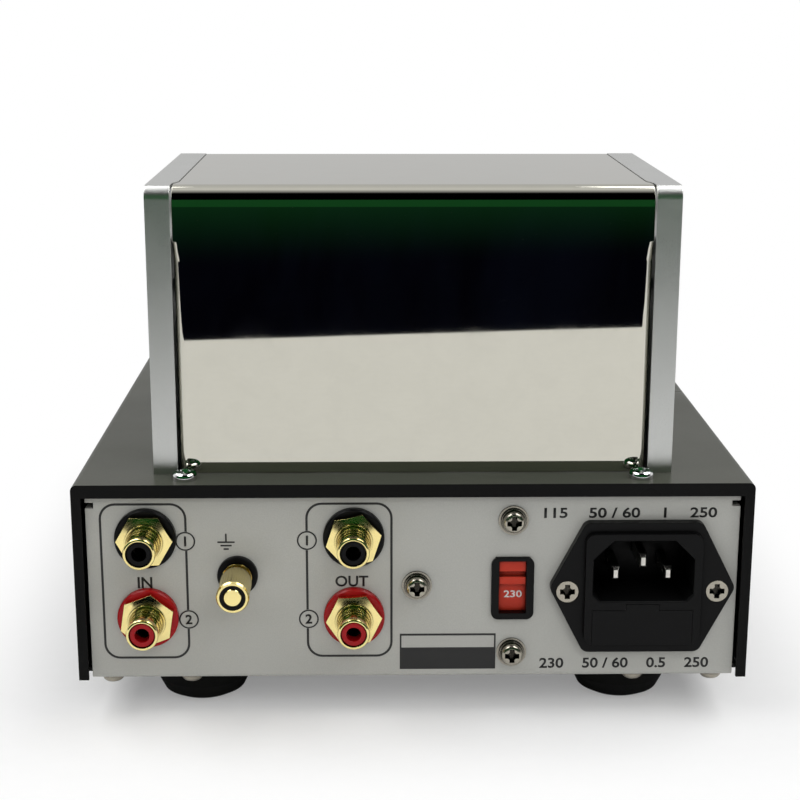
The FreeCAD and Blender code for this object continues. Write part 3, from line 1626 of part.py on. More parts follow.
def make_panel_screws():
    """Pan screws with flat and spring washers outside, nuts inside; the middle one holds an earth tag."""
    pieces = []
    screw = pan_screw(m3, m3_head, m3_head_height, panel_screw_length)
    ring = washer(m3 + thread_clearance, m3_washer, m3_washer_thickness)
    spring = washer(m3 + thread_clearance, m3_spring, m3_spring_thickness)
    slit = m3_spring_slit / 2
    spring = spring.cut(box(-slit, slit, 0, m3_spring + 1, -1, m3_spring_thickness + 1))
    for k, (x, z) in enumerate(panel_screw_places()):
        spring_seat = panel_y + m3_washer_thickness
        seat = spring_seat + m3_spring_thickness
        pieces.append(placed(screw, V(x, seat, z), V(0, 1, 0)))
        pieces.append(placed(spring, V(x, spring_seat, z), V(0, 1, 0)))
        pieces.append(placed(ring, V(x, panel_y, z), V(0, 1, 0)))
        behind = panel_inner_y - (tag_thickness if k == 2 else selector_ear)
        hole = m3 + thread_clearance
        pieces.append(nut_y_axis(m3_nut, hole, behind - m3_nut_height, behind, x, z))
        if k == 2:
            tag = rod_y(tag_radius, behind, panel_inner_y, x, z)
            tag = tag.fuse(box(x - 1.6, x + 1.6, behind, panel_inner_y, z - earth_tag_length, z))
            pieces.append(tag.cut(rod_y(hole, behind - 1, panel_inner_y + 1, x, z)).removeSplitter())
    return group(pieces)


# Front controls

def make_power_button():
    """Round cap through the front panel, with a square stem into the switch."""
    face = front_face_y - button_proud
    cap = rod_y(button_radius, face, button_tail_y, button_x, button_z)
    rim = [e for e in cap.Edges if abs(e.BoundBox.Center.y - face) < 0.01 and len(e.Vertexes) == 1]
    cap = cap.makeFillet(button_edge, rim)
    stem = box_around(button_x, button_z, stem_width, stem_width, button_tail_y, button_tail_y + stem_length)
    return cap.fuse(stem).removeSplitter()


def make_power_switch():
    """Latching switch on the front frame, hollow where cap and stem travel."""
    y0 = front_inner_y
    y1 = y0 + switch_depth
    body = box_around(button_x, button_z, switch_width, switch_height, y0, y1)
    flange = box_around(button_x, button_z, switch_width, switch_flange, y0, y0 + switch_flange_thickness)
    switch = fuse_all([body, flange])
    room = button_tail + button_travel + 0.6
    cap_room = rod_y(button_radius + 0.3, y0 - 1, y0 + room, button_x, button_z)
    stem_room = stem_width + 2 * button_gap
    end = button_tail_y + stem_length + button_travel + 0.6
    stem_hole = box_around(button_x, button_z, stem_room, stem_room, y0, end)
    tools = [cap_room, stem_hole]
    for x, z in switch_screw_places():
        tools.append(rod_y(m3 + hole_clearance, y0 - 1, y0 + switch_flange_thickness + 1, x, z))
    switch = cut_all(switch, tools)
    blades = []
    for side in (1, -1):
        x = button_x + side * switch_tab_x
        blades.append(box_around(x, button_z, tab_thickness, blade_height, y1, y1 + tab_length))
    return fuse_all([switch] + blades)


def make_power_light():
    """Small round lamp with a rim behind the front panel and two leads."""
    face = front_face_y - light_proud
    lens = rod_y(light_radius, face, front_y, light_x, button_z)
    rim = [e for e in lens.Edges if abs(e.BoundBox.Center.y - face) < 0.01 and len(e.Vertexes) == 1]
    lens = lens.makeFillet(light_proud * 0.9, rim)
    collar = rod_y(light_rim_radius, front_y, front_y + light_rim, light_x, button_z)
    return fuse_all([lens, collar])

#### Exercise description
Return exactly, please, the lines of the material from the first one down to and including the line where "# Front controls" appears.

#### Worked solution
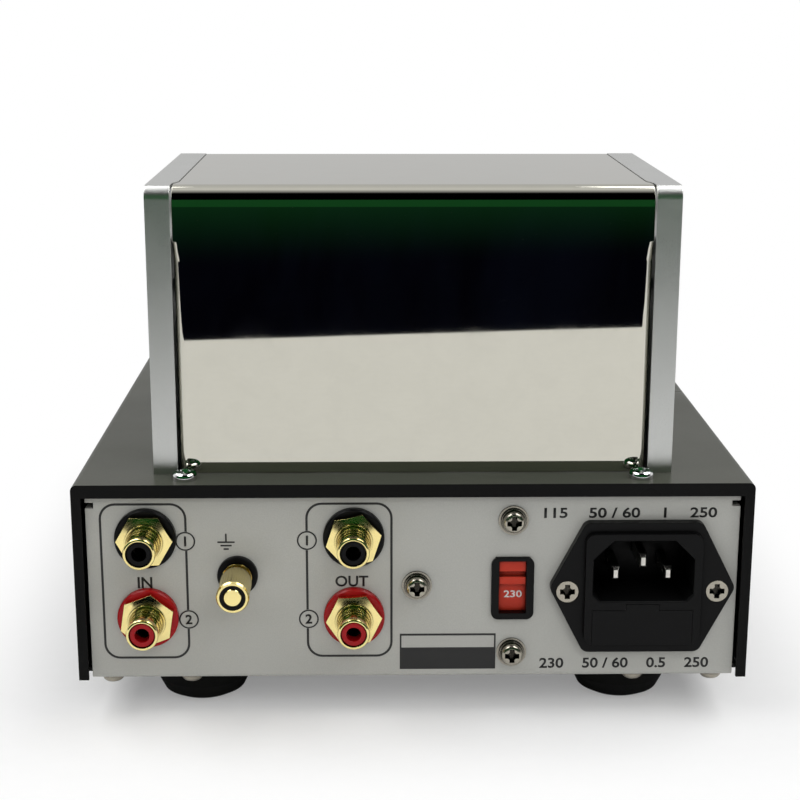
The FreeCAD and Blender code for this object continues. Write part 3, from line 1626 of part.py on. More parts follow.
def make_panel_screws():
    """Pan screws with flat and spring washers outside, nuts inside; the middle one holds an earth tag."""
    pieces = []
    screw = pan_screw(m3, m3_head, m3_head_height, panel_screw_length)
    ring = washer(m3 + thread_clearance, m3_washer, m3_washer_thickness)
    spring = washer(m3 + thread_clearance, m3_spring, m3_spring_thickness)
    slit = m3_spring_slit / 2
    spring = spring.cut(box(-slit, slit, 0, m3_spring + 1, -1, m3_spring_thickness + 1))
    for k, (x, z) in enumerate(panel_screw_places()):
        spring_seat = panel_y + m3_washer_thickness
        seat = spring_seat + m3_spring_thickness
        pieces.append(placed(screw, V(x, seat, z), V(0, 1, 0)))
        pieces.append(placed(spring, V(x, spring_seat, z), V(0, 1, 0)))
        pieces.append(placed(ring, V(x, panel_y, z), V(0, 1, 0)))
        behind = panel_inner_y - (tag_thickness if k == 2 else selector_ear)
        hole = m3 + thread_clearance
        pieces.append(nut_y_axis(m3_nut, hole, behind - m3_nut_height, behind, x, z))
        if k == 2:
            tag = rod_y(tag_radius, behind, panel_inner_y, x, z)
            tag = tag.fuse(box(x - 1.6, x + 1.6, behind, panel_inner_y, z - earth_tag_length, z))
            pieces.append(tag.cut(rod_y(hole, behind - 1, panel_inner_y + 1, x, z)).removeSplitter())
    return group(pieces)


# Front controls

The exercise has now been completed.